Stated exercise:
Copy each entry as it stands, leaving nothing out.

Records for the exercise:
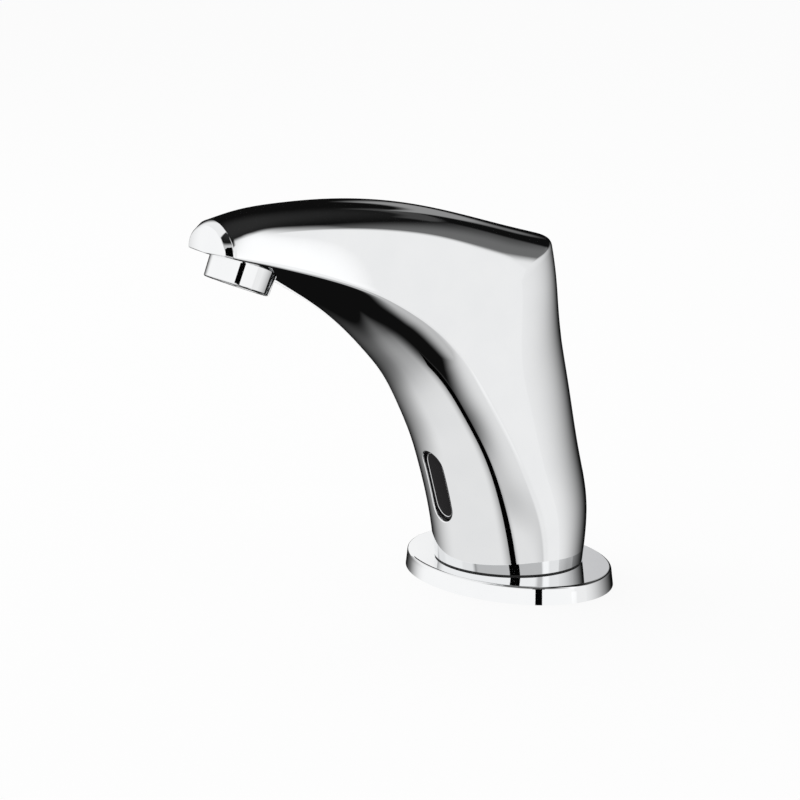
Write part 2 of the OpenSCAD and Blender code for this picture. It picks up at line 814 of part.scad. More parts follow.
module valve_body() {
    depth = valve_back + valve_front;
    axis_depth = riser_offset + valve_front * -1;
    color("goldenrod")
    difference() {
        at_valve()
            translate([0, 0, -depth])
                block(2 * valve_half_width, 2 * valve_half_height, depth);
        at_valve() {
            translate([0, 0, -annulus_depth])
                ring(annulus_radius, seat_radius + seat_wall, annulus_depth + overrun);
            translate([0, 0, -riser_offset + valve_front])
                cylinder(r = seat_radius, h = riser_offset - valve_front + overrun);
            translate([0, -(annulus_radius + seat_radius + seat_wall) / 2, -riser_offset + valve_front])
                cylinder(r = (annulus_radius - seat_radius - seat_wall) / 2 - fit, h = riser_offset);
            valve_screw_places()
                translate([0, 0, -valve_screw_reach])
                    cylinder(r = valve_screw_radius + fit, h = valve_screw_reach + overrun);
        }
        at_riser() {
            translate([0, 0, valve_axis - valve_half_height - overrun])
                cylinder(r = riser_diameter / 2 + fit, h = valve_socket + overrun);
            translate([0, 0, valve_axis - valve_half_height])
                cylinder(r = port_radius, h = valve_socket + seat_wall);
            translate([0, 0, valve_axis])
                cylinder(r = port_radius, h = valve_half_height);
            translate([0, 0, pipe_bottom])
                cylinder(r = outlet_pipe / 2 + fit, h = valve_socket + overrun);
            translate([0, 0, pipe_bottom + pipe_seal_place - slack])
                cylinder(r = outlet_pipe / 2 + pipe_seal_wire + 2 * fit, h = pipe_seal_wire + 2 * slack);
        }
    }
}

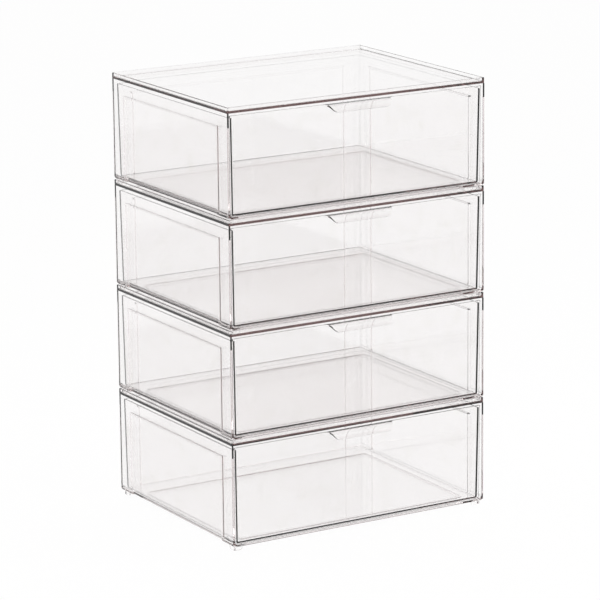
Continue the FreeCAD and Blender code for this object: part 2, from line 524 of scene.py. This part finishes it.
# %% Model the cover
panel = 2.6 * mm
rim_edge_round = 1.0 * mm
rim_root_round = 1.5 * mm
well_corner_round = 1.6 * mm
well_floor = cover_low.z + panel


def upright_at(edge, x, y):
    """True on an upright edge at one place, left or right."""
    co = middle(edge)
    return along(edge, 2) and near(abs(co.x), x) and near(co.y, y)


def level_fold(edge, height):
    """True on a sharp edge that lies level at one height."""
    return all(near(vert.co.z, height) for vert in edge.verts) and fold(edge) > sharp_fold


cover = add_block("box1_cover_moulding", cover_low, cover_high)
bpy.ops.object.mode_set(mode="EDIT")
pick("faces", lambda face: face.normal.z > mostly)
bpy.ops.mesh.inset(thickness=rim_wall)
bpy.ops.mesh.extrude_region_move(TRANSFORM_OT_translate={"value": (0, 0, well_floor - cover_high.z)})
for y in (cover_low.y, cover_high.y):
    pick("edges", lambda edge: upright_at(edge, cover_high.x, y))
    round_off(upright_round, segments=4)
for y in (cover_low.y + rim_wall, cover_high.y - rim_wall):
    pick("edges", lambda edge: upright_at(edge, cover_high.x - rim_wall, y))
    round_off(well_corner_round, segments=4)
pick("edges", lambda edge: level_fold(edge, well_floor))
round_off(rim_root_round, segments=4)
pick("edges", lambda edge: level_fold(edge, cover_high.z))
round_off(rim_edge_round, segments=4)
bpy.ops.object.mode_set(mode="OBJECT")
finish_shading(cover)
close_check(cover)

# %% [markdown]
# ## Sizes of the drawer
#
# The drawer is one moulding: a tub whose walls lean in by nearly 2 mm towards the floor, a wider
# front, and a pull. It takes its width from the case, less the wall, the recess and a little play,
# so it slides freely between the pressed-in sides.

# %% Walls and places of the drawer
drawer_setback = 1.2 * mm
drawer_wall = 2.4 * mm
drawer_floor = 2.4 * mm
drawer_taper = 1.8 * mm
tray_side_play = 0.2 * mm
tray_wall_drop = 3.4 * mm
front_panel = 2.6 * mm
tray_half = case_high.x - wall - recess_depth - tray_side_play
tray_back = drawer_high.y
tray_top = drawer_high.z - tray_wall_drop
front_y = case_low.y + drawer_setback
front_top = drawer_high.z
drawer_bottom = drawer_low.z
tray_height = tray_top - drawer_bottom
print("The tub is", round(2 * tray_half / mm, 1), "mm wide and", round(tray_height / mm, 1), "mm high")

# %% [markdown]
# ## The tub and its hollow
#
# Each form of the drawer is easy alone, so they are modelled alone and joined with Boolean
# modifiers. The tub is a full block first, and a second, smaller one is taken out of it later.
# The lean lets the real tub leave its mould. Moving the points of each level inwards gives it.
# The edges round the floor are well rounded, and the upright rear corners are nearly sharp.

# %% Tub and hollow as leaning blocks
tray_round = 3.6 * mm
tray_upright_round = 0.8 * mm
tray_upright_inside_round = 0.4 * mm
overrun = 5 * mm
hollow_half = tray_half - drawer_wall
hollow_back = tray_back - drawer_wall


def lean_at(z):
    """How far the walls have leaned in at a height."""
    return drawer_taper * (front_top - z) / (front_top - drawer_bottom)


def leaning_block(name, half, front, back, bottom, top):
    """A block whose four sides lean in towards its lower face, left open in edit mode."""
    block = add_block(name, (-half, front, bottom), (half, back, top))
    bpy.ops.object.mode_set(mode="EDIT")
    for level in (bottom, top):
        lean = lean_at(level)
        for hand in (-1, 1):
            pick("verts", lambda vert: near(vert.co.z, level) and near(vert.co.x, hand * half))
            bpy.ops.transform.translate(value=(-hand * lean, 0, 0))
        for place, way in ((front, 1), (back, -1)):
            pick("verts", lambda vert: near(vert.co.z, level) and near(vert.co.y, place))
            bpy.ops.transform.translate(value=(0, way * lean, 0))
    return block


tub = leaning_block("drawer_tub", tray_half, front_y + front_panel / 2, tray_back, drawer_bottom, tray_top)
pick("edges", lambda edge: level_fold(edge, drawer_bottom) and middle(edge).y > front_y + front_panel)
round_off(tray_round, segments=6)
pick("edges", lambda edge: on_rear_corner(edge, tray_half, tray_back))
round_off(tray_upright_round, segments=3)
bpy.ops.object.mode_set(mode="OBJECT")

hollow = leaning_block(
    "drawer_hollow", hollow_half, front_y + front_panel, hollow_back,
    drawer_bottom + drawer_floor, front_top + overrun)
pick("edges", lambda edge: middle(edge).z < front_top and not on_rear_corner(edge, hollow_half, hollow_back))
round_off(tray_round - drawer_wall, segments=6)
pick("edges", lambda edge: on_rear_corner(edge, hollow_half, hollow_back))
round_off(tray_upright_inside_round, segments=3)
bpy.ops.object.mode_set(mode="OBJECT")
print("The tub has", len(tub.data.polygons), "faces, and the hollow has", len(hollow.data.polygons))

# %% [markdown]
# ## The drawer's front
#
# The front is a plate, wider than the tub, that leans back towards its foot like the tub does.
# Its two lower corners are rounded by 3 mm, and a small bevel takes the sharpness off its edges.

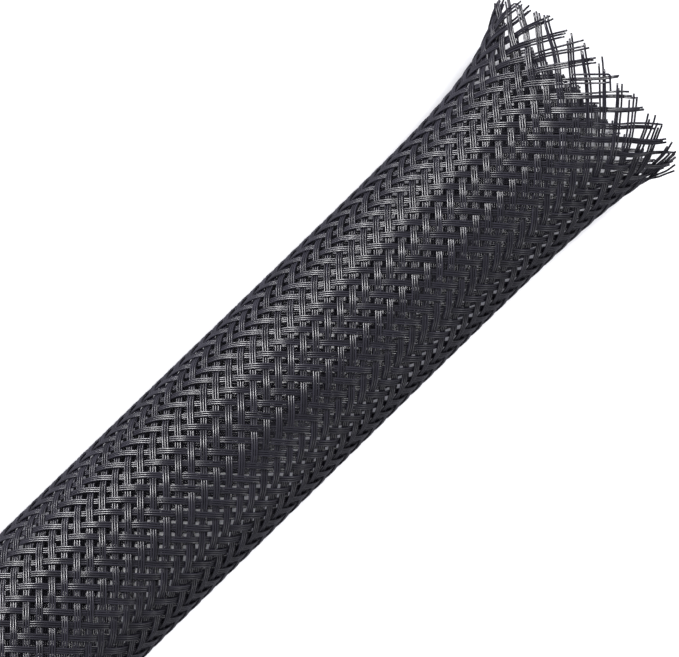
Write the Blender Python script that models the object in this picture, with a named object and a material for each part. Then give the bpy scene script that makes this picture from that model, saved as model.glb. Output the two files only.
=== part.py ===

Expected answer:
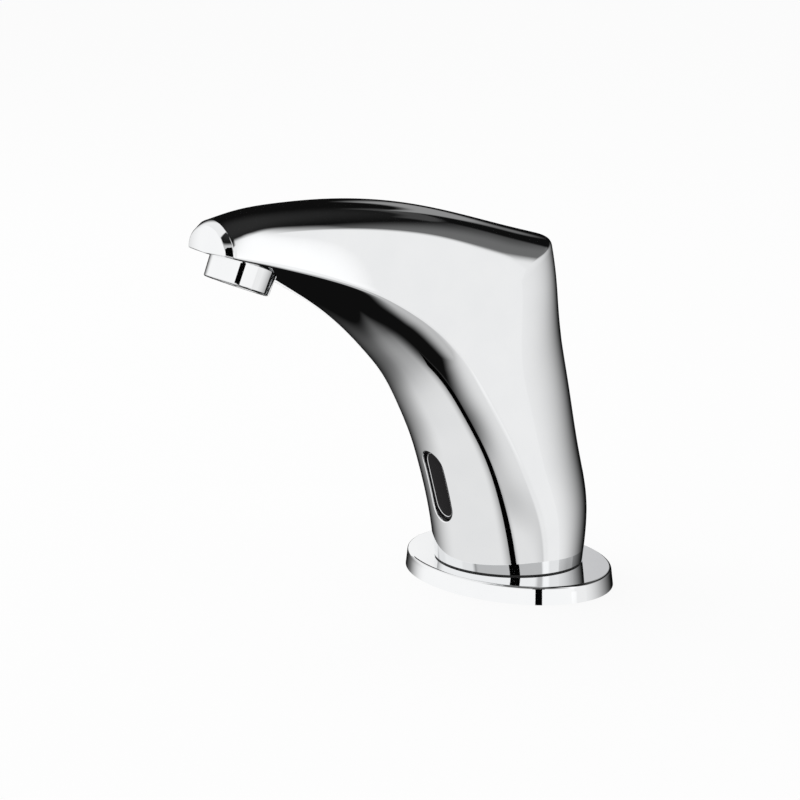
Write part 2 of the OpenSCAD and Blender code for this picture. It picks up at line 814 of part.scad. More parts follow.
module valve_body() {
    depth = valve_back + valve_front;
    axis_depth = riser_offset + valve_front * -1;
    color("goldenrod")
    difference() {
        at_valve()
            translate([0, 0, -depth])
                block(2 * valve_half_width, 2 * valve_half_height, depth);
        at_valve() {
            translate([0, 0, -annulus_depth])
                ring(annulus_radius, seat_radius + seat_wall, annulus_depth + overrun);
            translate([0, 0, -riser_offset + valve_front])
                cylinder(r = seat_radius, h = riser_offset - valve_front + overrun);
            translate([0, -(annulus_radius + seat_radius + seat_wall) / 2, -riser_offset + valve_front])
                cylinder(r = (annulus_radius - seat_radius - seat_wall) / 2 - fit, h = riser_offset);
            valve_screw_places()
                translate([0, 0, -valve_screw_reach])
                    cylinder(r = valve_screw_radius + fit, h = valve_screw_reach + overrun);
        }
        at_riser() {
            translate([0, 0, valve_axis - valve_half_height - overrun])
                cylinder(r = riser_diameter / 2 + fit, h = valve_socket + overrun);
            translate([0, 0, valve_axis - valve_half_height])
                cylinder(r = port_radius, h = valve_socket + seat_wall);
            translate([0, 0, valve_axis])
                cylinder(r = port_radius, h = valve_half_height);
            translate([0, 0, pipe_bottom])
                cylinder(r = outlet_pipe / 2 + fit, h = valve_socket + overrun);
            translate([0, 0, pipe_bottom + pipe_seal_place - slack])
                cylinder(r = outlet_pipe / 2 + pipe_seal_wire + 2 * fit, h = pipe_seal_wire + 2 * slack);
        }
    }
}

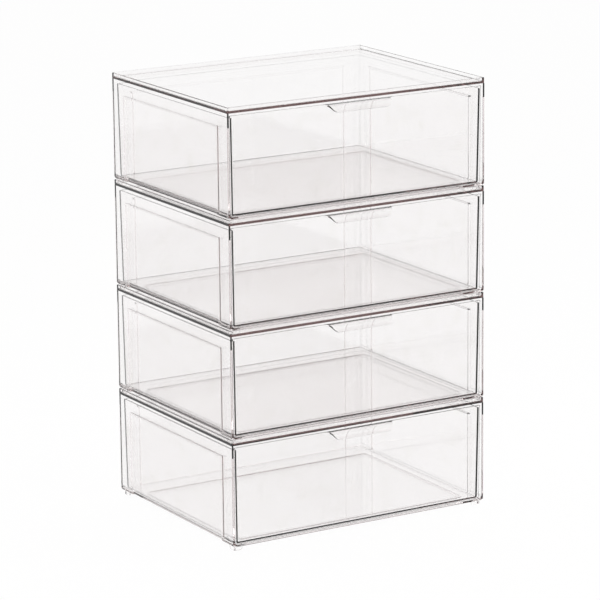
Continue the FreeCAD and Blender code for this object: part 2, from line 524 of scene.py. This part finishes it.
# %% Model the cover
panel = 2.6 * mm
rim_edge_round = 1.0 * mm
rim_root_round = 1.5 * mm
well_corner_round = 1.6 * mm
well_floor = cover_low.z + panel


def upright_at(edge, x, y):
    """True on an upright edge at one place, left or right."""
    co = middle(edge)
    return along(edge, 2) and near(abs(co.x), x) and near(co.y, y)


def level_fold(edge, height):
    """True on a sharp edge that lies level at one height."""
    return all(near(vert.co.z, height) for vert in edge.verts) and fold(edge) > sharp_fold


cover = add_block("box1_cover_moulding", cover_low, cover_high)
bpy.ops.object.mode_set(mode="EDIT")
pick("faces", lambda face: face.normal.z > mostly)
bpy.ops.mesh.inset(thickness=rim_wall)
bpy.ops.mesh.extrude_region_move(TRANSFORM_OT_translate={"value": (0, 0, well_floor - cover_high.z)})
for y in (cover_low.y, cover_high.y):
    pick("edges", lambda edge: upright_at(edge, cover_high.x, y))
    round_off(upright_round, segments=4)
for y in (cover_low.y + rim_wall, cover_high.y - rim_wall):
    pick("edges", lambda edge: upright_at(edge, cover_high.x - rim_wall, y))
    round_off(well_corner_round, segments=4)
pick("edges", lambda edge: level_fold(edge, well_floor))
round_off(rim_root_round, segments=4)
pick("edges", lambda edge: level_fold(edge, cover_high.z))
round_off(rim_edge_round, segments=4)
bpy.ops.object.mode_set(mode="OBJECT")
finish_shading(cover)
close_check(cover)

# %% [markdown]
# ## Sizes of the drawer
#
# The drawer is one moulding: a tub whose walls lean in by nearly 2 mm towards the floor, a wider
# front, and a pull. It takes its width from the case, less the wall, the recess and a little play,
# so it slides freely between the pressed-in sides.

# %% Walls and places of the drawer
drawer_setback = 1.2 * mm
drawer_wall = 2.4 * mm
drawer_floor = 2.4 * mm
drawer_taper = 1.8 * mm
tray_side_play = 0.2 * mm
tray_wall_drop = 3.4 * mm
front_panel = 2.6 * mm
tray_half = case_high.x - wall - recess_depth - tray_side_play
tray_back = drawer_high.y
tray_top = drawer_high.z - tray_wall_drop
front_y = case_low.y + drawer_setback
front_top = drawer_high.z
drawer_bottom = drawer_low.z
tray_height = tray_top - drawer_bottom
print("The tub is", round(2 * tray_half / mm, 1), "mm wide and", round(tray_height / mm, 1), "mm high")

# %% [markdown]
# ## The tub and its hollow
#
# Each form of the drawer is easy alone, so they are modelled alone and joined with Boolean
# modifiers. The tub is a full block first, and a second, smaller one is taken out of it later.
# The lean lets the real tub leave its mould. Moving the points of each level inwards gives it.
# The edges round the floor are well rounded, and the upright rear corners are nearly sharp.

# %% Tub and hollow as leaning blocks
tray_round = 3.6 * mm
tray_upright_round = 0.8 * mm
tray_upright_inside_round = 0.4 * mm
overrun = 5 * mm
hollow_half = tray_half - drawer_wall
hollow_back = tray_back - drawer_wall


def lean_at(z):
    """How far the walls have leaned in at a height."""
    return drawer_taper * (front_top - z) / (front_top - drawer_bottom)


def leaning_block(name, half, front, back, bottom, top):
    """A block whose four sides lean in towards its lower face, left open in edit mode."""
    block = add_block(name, (-half, front, bottom), (half, back, top))
    bpy.ops.object.mode_set(mode="EDIT")
    for level in (bottom, top):
        lean = lean_at(level)
        for hand in (-1, 1):
            pick("verts", lambda vert: near(vert.co.z, level) and near(vert.co.x, hand * half))
            bpy.ops.transform.translate(value=(-hand * lean, 0, 0))
        for place, way in ((front, 1), (back, -1)):
            pick("verts", lambda vert: near(vert.co.z, level) and near(vert.co.y, place))
            bpy.ops.transform.translate(value=(0, way * lean, 0))
    return block


tub = leaning_block("drawer_tub", tray_half, front_y + front_panel / 2, tray_back, drawer_bottom, tray_top)
pick("edges", lambda edge: level_fold(edge, drawer_bottom) and middle(edge).y > front_y + front_panel)
round_off(tray_round, segments=6)
pick("edges", lambda edge: on_rear_corner(edge, tray_half, tray_back))
round_off(tray_upright_round, segments=3)
bpy.ops.object.mode_set(mode="OBJECT")

hollow = leaning_block(
    "drawer_hollow", hollow_half, front_y + front_panel, hollow_back,
    drawer_bottom + drawer_floor, front_top + overrun)
pick("edges", lambda edge: middle(edge).z < front_top and not on_rear_corner(edge, hollow_half, hollow_back))
round_off(tray_round - drawer_wall, segments=6)
pick("edges", lambda edge: on_rear_corner(edge, hollow_half, hollow_back))
round_off(tray_upright_inside_round, segments=3)
bpy.ops.object.mode_set(mode="OBJECT")
print("The tub has", len(tub.data.polygons), "faces, and the hollow has", len(hollow.data.polygons))

# %% [markdown]
# ## The drawer's front
#
# The front is a plate, wider than the tub, that leans back towards its foot like the tub does.
# Its two lower corners are rounded by 3 mm, and a small bevel takes the sharpness off its edges.

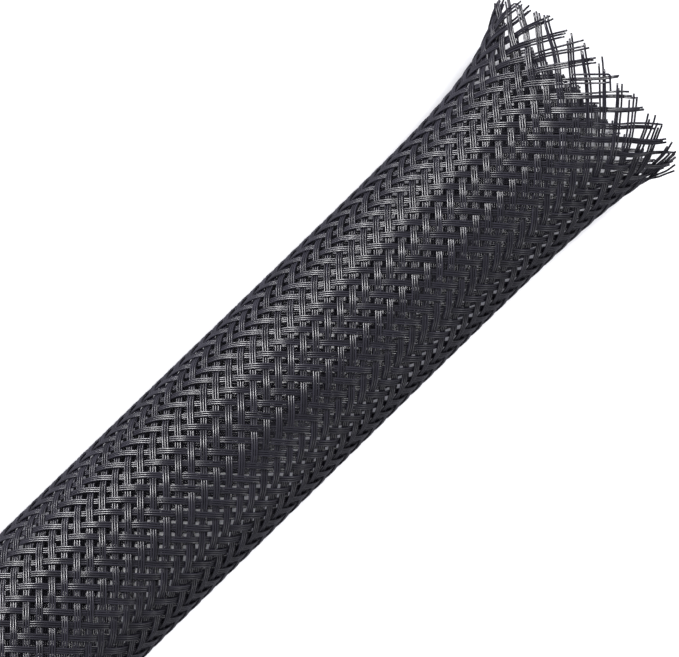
Write the Blender Python script that models the object in this picture, with a named object and a material for each part. Then give the bpy scene script that makes this picture from that model, saved as model.glb. Output the two files only.
=== part.py ===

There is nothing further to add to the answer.